Fire restrictions in place on WDFW lands
The arrival of hot, dry weather, combined with drought conditions, has prompted the Washington Department of Fish and Wildlife to restrict fires and other activities effective immediately on agency-managed lands in eastern Washington. Learn more >>
At 2,206 acres the Chester Butte unit is located in the middle of Douglas County 7 miles southeast of Mansfield and 13 miles northwest of Coulee City. Elevation ranges from 2,394 feet to 2,070 feet. Shrubsteppe dependent wildlife such as sage thrashers, Brewer’s sparrows, sage sparrows, white-tailed jackrabbits and Washington ground squirrels use the area throughout the year. Greater sage grouse are often seen on the area. In years of high precipitation, there are seasonal ponds and wet meadows that provide habitat for migrating waterfowl. Long-term management objectives are to restore old agricultural fields to native vegetation.
Birds of Prey
How to Get Here
Map and Driving Directions
Access Site #1
Driving Directions From North: Travel State Highway 17 to it's intersection with State Road 172 in Douglas County. Turn west on to State Road 172. Travel 6 miles to Douglas County Road L NE. Turn south on to L NE and travel 5 miles to Road 9 NE. Turn west on to Road 9 and travel 2.75 miles to parking area. From south: Travel US Highway 2 to it's insection with Douglas County Road L NE. Turn north on to Road L and travel 9 miles to Road 9 NE. Turn west on to Road 9 and travel 2.75 miles to parking area.
Parking/Restroom Information Parking area is at end of Road 9 and large enough for 2 - 3 average sized RV's. There are no restroom facilities. Fires are NOT permitted at any time during the year.

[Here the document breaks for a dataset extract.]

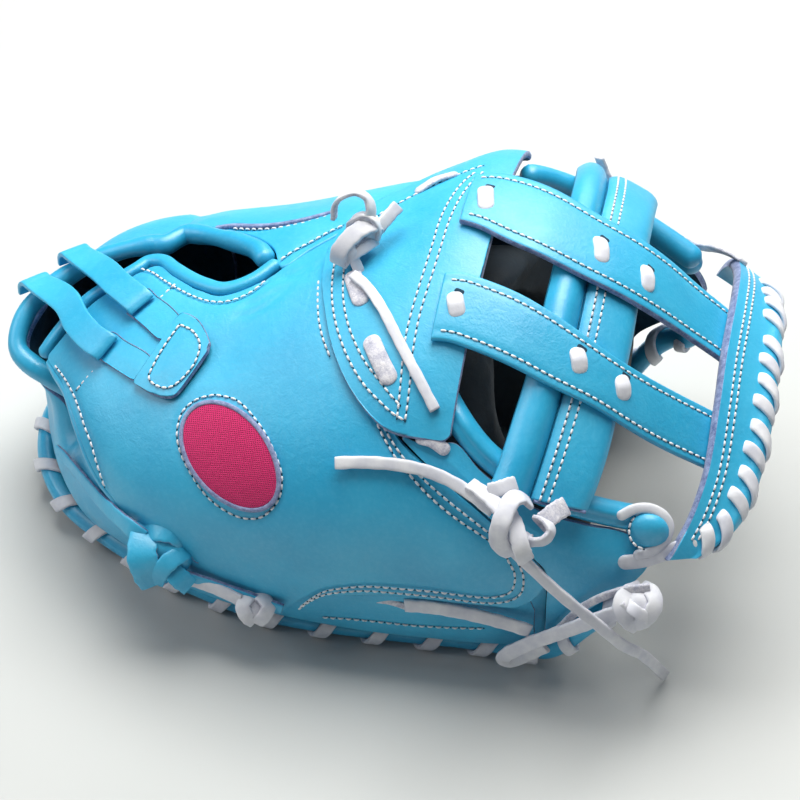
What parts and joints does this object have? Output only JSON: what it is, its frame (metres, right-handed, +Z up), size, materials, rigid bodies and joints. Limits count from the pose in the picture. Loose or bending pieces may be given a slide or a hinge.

Other Information Douglas County Road 9 NE is an unimproved road and not suited to use by sedan or other vehicles with low ground clearance. It is not plowed during winter months - travel is not advised. When wet it can become impassable - travel at your own risk.
The Chester Butte and Dormaier units are located in an area of Douglas County that was extensively affected by glaciation 15,000 years ago. The result is a landscape that features many examples of glacial deposition including eskers, kames, drumlins, erratics (haystack rocks) and a terminal moraine. This moraine, known as the Withrow Moriane, extends across the width of Douglas County from the Columbia River east to Coulee City. So unique are these features within the Columbia Plateau that the National Park Service designated several sites within the county as National Natural Landmarks. The Chester Butte unit and the nearby Dormaier unit are part of the Withrow Moraine and Jameson Lake Drumlin Field National Natural Landmark. Chester Butte is one of the most prominent features within this area.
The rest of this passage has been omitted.